The case which had been relatively dormant in Nigeria, was revived again after the BBC interviewed former President Olusegun Obasanjo in March. Obasanjo denied everything, but the BBC interviewer insisted, ‘If one cross-checks with the testimony before French prosecutor, Jeffrey Tesler, another Halliburton agent involved named you as one of the three Nigerian successive heads of state [who had been involved in negotiations with the Halliburton subsidiaries which were later, in a US court, found guilty of bribery and corruption on massive scale.’ The other heads of state referred to were General Sani Abacha and General Abdusalami Abubakar.

There are some key social factors that make smoother sailing for those inclined to abuse power – great inequality in distribution of wealth; political office as the primary means of gaining access to wealth; conflict between changing moral codes; the weakness of social and governmental enforcement mechanisms; and the absence of a strong sense of national community. Of course, the fact that Nigerians have been under the thumb of military rule since independence in 1960 is also a key factor in fracturing existing civil infrastructure leaving the country much more vulnerable to corruption.

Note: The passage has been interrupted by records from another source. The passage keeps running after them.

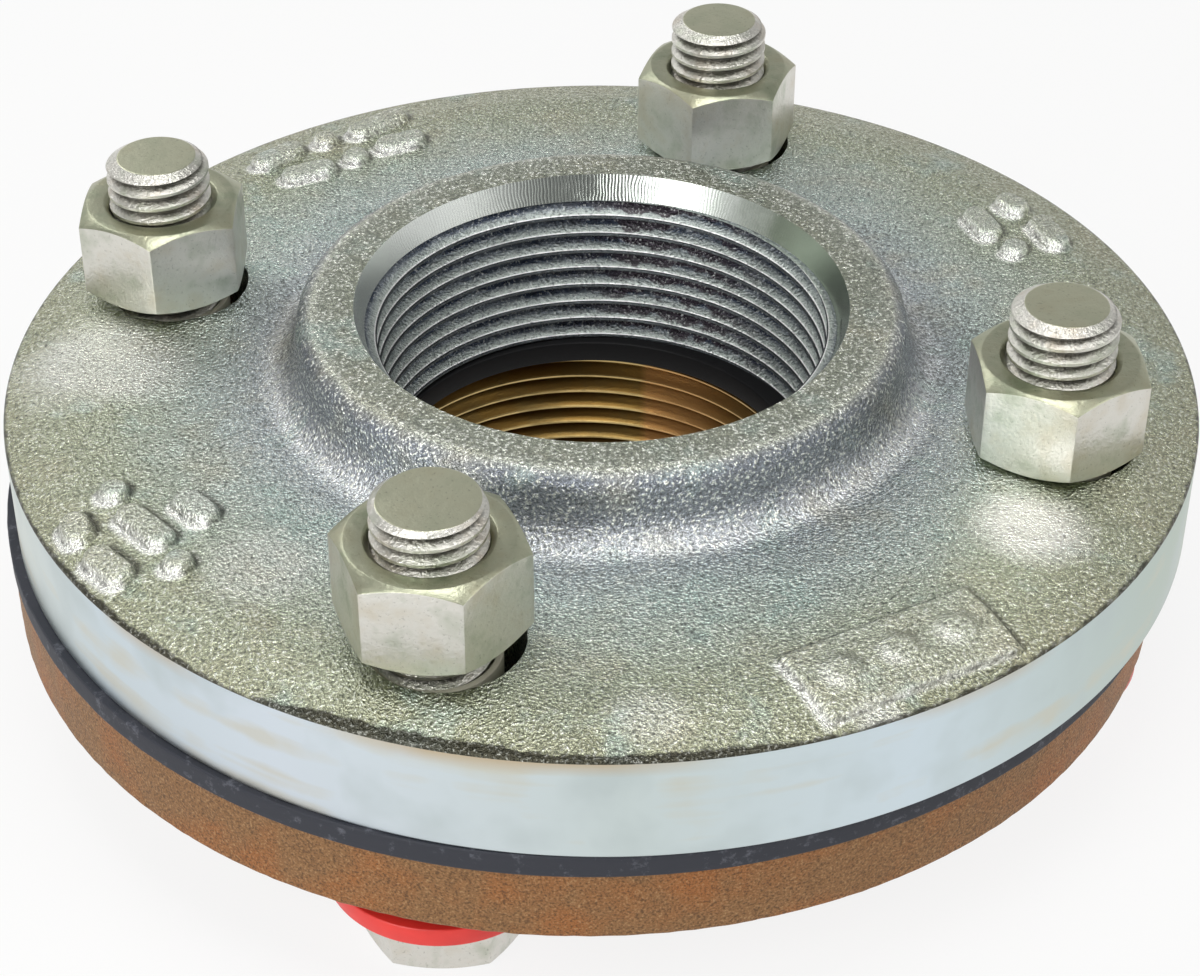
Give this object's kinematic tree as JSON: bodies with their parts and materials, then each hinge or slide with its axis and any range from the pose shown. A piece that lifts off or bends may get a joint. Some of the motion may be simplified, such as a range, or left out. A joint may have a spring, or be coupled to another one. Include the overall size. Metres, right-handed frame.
{
  "type": "dielectric union",
  "caption": "Flanged dielectric pipe union: a zinc plated iron flange bolted over a bronze flange, with a rubber gasket and bolts in insulating sleeves and washers.",
  "frame": {"origin": "on the iron flange's bore axis, at the height that the bronze hub's end and the bolt heads stand on", "axes": "+Z along the pipe, out of the iron hub; -Y towards the side with the lifted nut, +X to its right"},
  "size_m": [0.1804, 0.179, 0.0732],
  "materials": {
    "plated_iron": "zinc plated sand casting",
    "bronze": "sand-cast bronze, golden in the thread",
    "rubber": "black sheet rubber",
    "plated_steel": "zinc plated, satin",
    "sleeve_plastic": "pale, thin-walled",
    "washer_plastic": "red, smooth"
  },
  "bodies": {
    "root": {"iron_flange": "plated_iron", "bronze_flange": "bronze", "gasket": "rubber", "hex_bolt_1": "plated_steel", "hex_nut_1": "plated_steel", "insulating_sleeve_1": "sleeve_plastic", "insulating_washer_1": "washer_plastic", "hex_bolt_2": "plated_steel", "hex_nut_2": "plated_steel", "insulating_sleeve_2": "sleeve_plastic", "insulating_washer_2": "washer_plastic", "hex_bolt_3": "plated_steel", "hex_nut_3": "plated_steel", "insulating_sleeve_3": "sleeve_plastic", "insulating_washer_3": "washer_plastic", "hex_bolt_4": "plated_steel", "hex_nut_4": "plated_steel", "insulating_sleeve_4": "sleeve_plastic", "insulating_washer_4": "washer_plastic"}
  },
  "joints": []
}
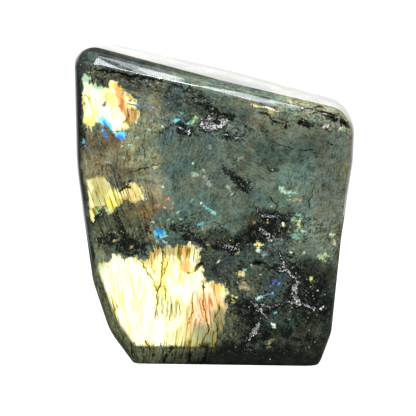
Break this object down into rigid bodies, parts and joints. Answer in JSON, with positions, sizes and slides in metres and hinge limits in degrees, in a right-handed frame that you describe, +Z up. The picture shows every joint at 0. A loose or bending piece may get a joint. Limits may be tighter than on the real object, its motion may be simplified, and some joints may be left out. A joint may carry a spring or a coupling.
{
  "type": "polished labradorite freeform",
  "caption": "Upright polished labradorite stone with a flat face, rolled edges, a sloping top and a sawn foot to stand on.",
  "frame": {"origin": "on the table under the middle of the stone's box", "axes": "+Z up, the flat polished face looks along -Y, +X to the right as seen from the front"},
  "size_m": [0.125, 0.056, 0.1407],
  "materials": {
    "polished_labradorite": "polished, dark green-grey with patches that flash yellow, orange and blue"
  },
  "bodies": {
    "root": {"labradorite_stone": "polished_labradorite"}
  },
  "joints": []
}
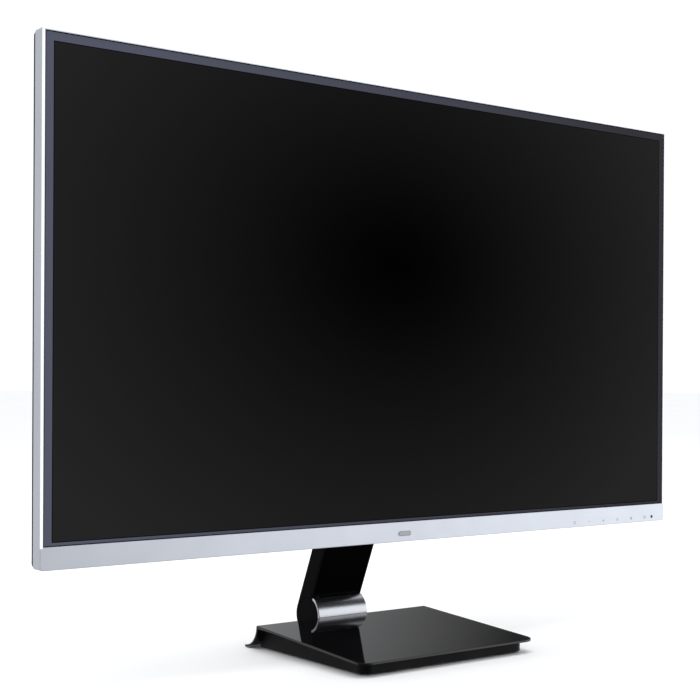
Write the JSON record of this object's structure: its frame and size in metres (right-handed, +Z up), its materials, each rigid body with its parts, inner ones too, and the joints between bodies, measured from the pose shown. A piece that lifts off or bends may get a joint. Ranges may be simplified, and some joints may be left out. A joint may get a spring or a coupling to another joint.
{
  "type": "computer monitor",
  "caption": "Wide flat desktop monitor with a slim silver frame and chin, on a low black base with a barrel tilt hinge, a leaning flat arm and underside push keys.",
  "frame": {"origin": "on the desk plane, under the middle of the object's bounding box", "axes": "+Z up, the screen faces -Y, and +X is to the right of someone who looks along +Y at the screen"},
  "size_m": [0.6122, 0.178, 0.4504],
  "materials": {
    "satin_silver": "satin silver paint, finely grained",
    "base_gloss": "mirror gloss lacquer on bent steel sheet",
    "gloss_black": "mirror gloss",
    "textured_black": "fine moulded texture",
    "chrome": "satin chrome, brushed along the barrel",
    "steel": "plated sheet",
    "brass": "turned",
    "rubber": "matte",
    "screen": "anti-glare, switched off",
    "clear": "clear acrylic",
    "film": "white diffusing film",
    "board": "green solder mask",
    "ribbon": "flat flexible cable"
  },
  "bodies": {
    "stand": {"base_plate": "base_gloss", "base_tray": "textured_black", "base_weight": "steel", "rubber_foot_1": "rubber", "rubber_foot_2": "rubber", "rubber_foot_3": "rubber", "rubber_foot_4": "rubber", "hinge_bracket": "steel", "bracket_screw_1": "steel", "bracket_screw_2": "steel"},
    "head": {"hinge_shaft": "steel", "friction_disc_left": "brass", "friction_disc_right": "brass", "spring_washer": "steel", "hinge_nut": "steel", "hinge_cover": "chrome", "end_cap_left": "gloss_black", "end_cap_right": "gloss_black", "arm_front_cover": "gloss_black", "arm_rear_cover": "gloss_black", "arm_core": "steel", "arm_screw_1": "steel", "arm_screw_2": "steel", "front_bezel": "satin_silver", "badge": "chrome", "button_board": "board", "status_light": "clear", "lcd_panel": "screen", "optical_films": "film", "light_guide": "clear", "led_strip": "board", "panel_chassis": "steel", "mount_plate": "steel", "mount_insert_1": "brass", "mount_insert_2": "brass", "mount_insert_3": "brass", "mount_insert_4": "brass", "rear_cover": "textured_black", "cover_screw_1": "steel", "cover_screw_2": "steel", "cover_screw_3": "steel", "cover_screw_4": "steel", "port_recess": "textured_black", "power_socket": "textured_black", "audio_socket": "textured_black", "hdmi_socket": "steel", "displayport_socket": "steel", "main_board": "board", "power_board": "board", "timing_board": "board", "ribbon_cable": "ribbon"},
    "menu_key": {"button_menu": "satin_silver"},
    "minus_key": {"button_minus": "satin_silver"},
    "plus_key": {"button_plus": "satin_silver"},
    "source_key": {"button_source": "satin_silver"},
    "auto_key": {"button_auto": "satin_silver"},
    "power_key": {"button_power": "satin_silver"}
  },
  "joints": [
    {"name": "tilt", "type": "hinge", "parent": "stand", "child": "head", "pos_m": [0, 0.07205, 0.0196], "axis": [-1, 0, 0], "range_deg": [-5, 15]},
    {"name": "menu_press", "type": "slide", "parent": "head", "child": "menu_key", "axis": [0, 0, 1], "range_m": [0, 0.0006], "stiffness_N_per_m": 600},
    {"name": "minus_press", "type": "slide", "parent": "head", "child": "minus_key", "axis": [0, 0, 1], "range_m": [0, 0.0006], "stiffness_N_per_m": 600},
    {"name": "plus_press", "type": "slide", "parent": "head", "child": "plus_key", "axis": [0, 0, 1], "range_m": [0, 0.0006], "stiffness_N_per_m": 600},
    {"name": "source_press", "type": "slide", "parent": "head", "child": "source_key", "axis": [0, 0, 1], "range_m": [0, 0.0006], "stiffness_N_per_m": 600},
    {"name": "auto_press", "type": "slide", "parent": "head", "child": "auto_key", "axis": [0, 0, 1], "range_m": [0, 0.0006], "stiffness_N_per_m": 600},
    {"name": "power_press", "type": "slide", "parent": "head", "child": "power_key", "axis": [0, 0, 1], "range_m": [0, 0.0006], "stiffness_N_per_m": 600}
  ]
}
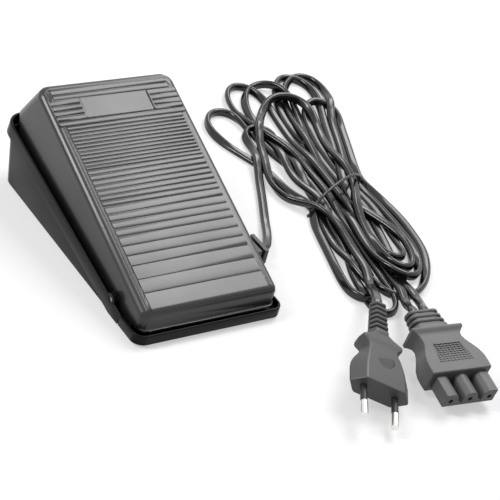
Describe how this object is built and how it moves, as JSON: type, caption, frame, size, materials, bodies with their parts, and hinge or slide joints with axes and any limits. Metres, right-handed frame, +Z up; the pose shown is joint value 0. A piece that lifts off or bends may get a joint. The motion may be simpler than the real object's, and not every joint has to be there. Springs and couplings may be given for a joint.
{
  "type": "electronic foot speed control",
  "caption": "Wedge-shaped foot speed controller with a hinged ribbed treadle, flat leads in a tied hank, a mains plug and a machine connector.",
  "frame": {"origin": "on the floor below the middle of the base tray's box", "axes": "+Z up, +Y towards the high toe end of the treadle, +X towards the side where the lead comes out"},
  "size_m": [0.253, 0.3095, 0.066],
  "materials": {
    "base": "satin moulded black plastic",
    "board": "phenolic circuit board",
    "capacitor": "moulded box",
    "case": "moulded case",
    "clamp": "moulded",
    "connector": "moulded flexible plastic",
    "contacts": "brass",
    "copper": "enamelled copper wire",
    "cord": "plastic covered flat cord",
    "device": "moulded device body",
    "feet": "matt black rubber",
    "ferrite": "pressed ferrite",
    "gland": "moulded flexible plastic",
    "pins": "nickel plated brass",
    "plug": "moulded flexible plastic",
    "plunger": "natural nylon",
    "resistor": "lacquered",
    "rod": "drawn steel",
    "screws": "zinc plated",
    "sink": "extruded aluminium",
    "sleeve": "insulating sleeve",
    "spring": "spring wire",
    "terminal": "moulded",
    "tie": "plastic covered wire",
    "treadle": "semi-gloss moulded black plastic",
    "trimmer": "moulded",
    "wire": "insulated wire"
  },
  "bodies": {
    "base": {"base_tray": "base", "rubber_feet": "feet", "hinge_rod": "rod", "circuit_board": "board", "board_screws": "screws", "control_case": "case", "return_spring": "spring", "triac": "device", "heat_sink": "sink", "choke_core": "ferrite", "choke_winding": "copper", "suppressor_capacitor": "capacitor", "resistors": "resistor", "trimmer": "trimmer", "terminal_block": "terminal", "terminal_screws": "screws", "lead_wires": "wire", "inner_lead": "cord", "rest_pads": "feet", "cord_gland": "gland", "cord_clamp": "clamp", "clamp_screws": "screws", "plug_body": "plug", "plug_pins": "pins", "pin_sleeves": "sleeve", "connector_body": "connector", "connector_contacts": "contacts", "cord_tie": "tie", "pedal_cord_run": "cord", "plug_cord_run": "cord", "connector_cord_runs": "cord", "cord_hank": "cord"},
    "treadle": {"treadle_cover": "treadle"},
    "plunger": {"control_plunger": "plunger"}
  },
  "joints": [
    {"name": "treadle_hinge", "type": "hinge", "parent": "base", "child": "treadle", "pos_m": [0, -0.051, 0.0093], "axis": [-1, 0, 0], "range_deg": [0, 4], "stiffness_Nm_per_rad": 12, "springref_deg": -6.88, "deforming": ["return_spring"]},
    {"name": "plunger_slide", "type": "slide", "parent": "base", "child": "plunger", "axis": [0, 0, -1], "range_m": [0, 0.00419], "stiffness_N_per_m": 60, "springref_m": -0.004}
  ],
  "couplings": [
    {"joint": "plunger_slide", "follows": "treadle_hinge", "m_per_rad": 0.06}
  ]
}
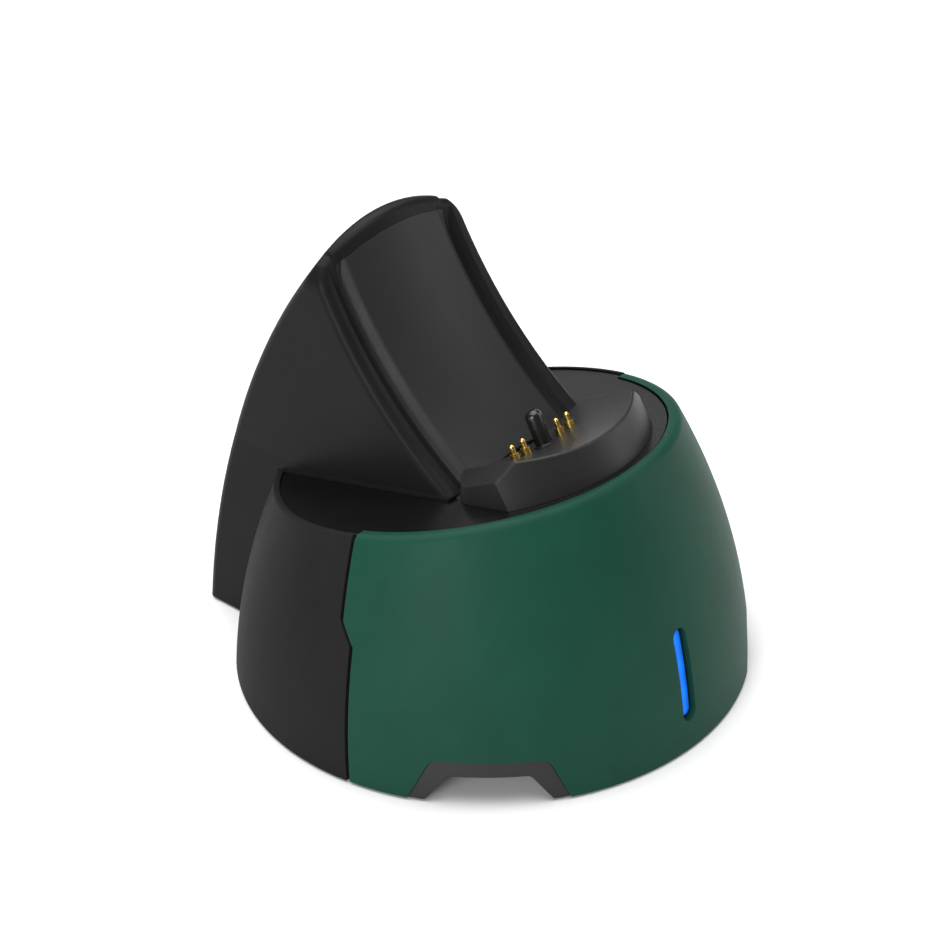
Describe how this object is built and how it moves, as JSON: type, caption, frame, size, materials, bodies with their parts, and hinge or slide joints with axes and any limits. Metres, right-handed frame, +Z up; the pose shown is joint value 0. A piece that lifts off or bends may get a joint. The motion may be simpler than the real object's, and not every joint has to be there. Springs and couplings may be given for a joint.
{
  "type": "controller charging dock",
  "caption": "Charging dock for one hand-held controller: domed base, tall tilted backrest, spring contacts, locating peg and status light.",
  "frame": {"origin": "on the table under the middle of the whole footprint, level with the bottoms of the rubber feet", "axes": "+Z up, -Y the front with the status light, +X the right seen from the front"},
  "size_m": [0.096, 0.102, 0.0828],
  "materials": {
    "green_shell": "satin",
    "black_shell": "satin",
    "backrest": "satin",
    "panel": "fine matt grain",
    "deck": "gloss",
    "ledge": "satin",
    "peg": "gloss",
    "gold": "gold plated",
    "spring_steel": "drawn wire",
    "feet": "matt",
    "plate": "satin",
    "board": "solder mask over glass laminate",
    "chip": "matt",
    "ceramic": "satin",
    "socket_plastic": "satin",
    "inlet_steel": "nickel plated",
    "ribbon": "satin",
    "lamp": "satin",
    "light_guide": "frosted, lit blue from behind",
    "screw": "black zinc"
  },
  "bodies": {
    "dock": {"front_shell": "green_shell", "rear_shell": "black_shell", "notch_trim_left": "black_shell", "notch_trim_right": "black_shell", "deck_plate": "deck", "base_plate": "plate", "rubber_feet": "feet", "backrest_shell": "backrest", "backrest_front_panel": "panel", "contact_ledge": "ledge", "locating_peg": "peg", "pin_barrels": "gold", "pin_spring_left_outer": "spring_steel", "pin_spring_left_inner": "spring_steel", "pin_spring_right_inner": "spring_steel", "pin_spring_right_outer": "spring_steel", "contact_board": "board", "contact_ribbon": "ribbon", "main_board": "board", "usb_inlet": "inlet_steel", "board_chips": "chip", "power_inductor": "chip", "board_capacitors": "ceramic", "ribbon_sockets": "socket_plastic", "status_board": "board", "status_leds": "lamp", "status_ribbon": "ribbon", "slot_bezel": "black_shell", "light_guide": "light_guide", "base_screws": "screw", "board_screws": "screw", "backrest_screws": "screw", "ledge_screws": "screw", "contact_board_screws": "screw"},
    "pin_left_outer": {"contact_pin_left_outer": "gold"},
    "pin_left_inner": {"contact_pin_left_inner": "gold"},
    "pin_right_inner": {"contact_pin_right_inner": "gold"},
    "pin_right_outer": {"contact_pin_right_outer": "gold"}
  },
  "joints": [
    {"name": "pin_slide_left_outer", "type": "slide", "parent": "dock", "child": "pin_left_outer", "axis": [0, 0.4848, 0.8746], "range_m": [-0.001, 0], "stiffness_N_per_m": 500, "springref_m": 0.0005, "deforming": ["pin_spring_left_outer"]},
    {"name": "pin_slide_left_inner", "type": "slide", "parent": "dock", "child": "pin_left_inner", "axis": [0, 0.4848, 0.8746], "range_m": [-0.001, 0], "stiffness_N_per_m": 500, "springref_m": 0.0005, "deforming": ["pin_spring_left_inner"]},
    {"name": "pin_slide_right_inner", "type": "slide", "parent": "dock", "child": "pin_right_inner", "axis": [0, 0.4848, 0.8746], "range_m": [-0.001, 0], "stiffness_N_per_m": 500, "springref_m": 0.0005, "deforming": ["pin_spring_right_inner"]},
    {"name": "pin_slide_right_outer", "type": "slide", "parent": "dock", "child": "pin_right_outer", "axis": [0, 0.4848, 0.8746], "range_m": [-0.001, 0], "stiffness_N_per_m": 500, "springref_m": 0.0005, "deforming": ["pin_spring_right_outer"]}
  ]
}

Nigeria’s EFCC is leading the push against corruption in Nigeria. But just how serious are these investigative bodies and commissions on corruption? The former head of the EFCC Nuhu Ribadu, was lauded internationally as a beacon of hope in Africa’s fight against corruption when he recovered billions of dollars in stolen public funds and successfully prosecuted scores of international fraudsters and top government officials.

When his investigations seemed to get too close for comfort, he was ordered in November last year to take a one-year course at the National Institute of Policy and Strategic Studies to ‘increase his proficiency’. He was later demoted from the rank of Assistant Inspector-General of Police to Deputy Commissioner of Police, and then sacked for ‘indiscipline, insubordination and absence from duty’. The ex-EFCC chair then went exile in the UK, prompting Nigerian security agencies to place him under watch.

In an interview with the BBC’s Hausa Service Ribadu stated, ‘The way we worked in the past, this government doesn't want it. They said I should go to school. I was in school, they followed me, and they had me sacked. I was forced out with my children and family. The President knows and he has sent me out of the country on exile.’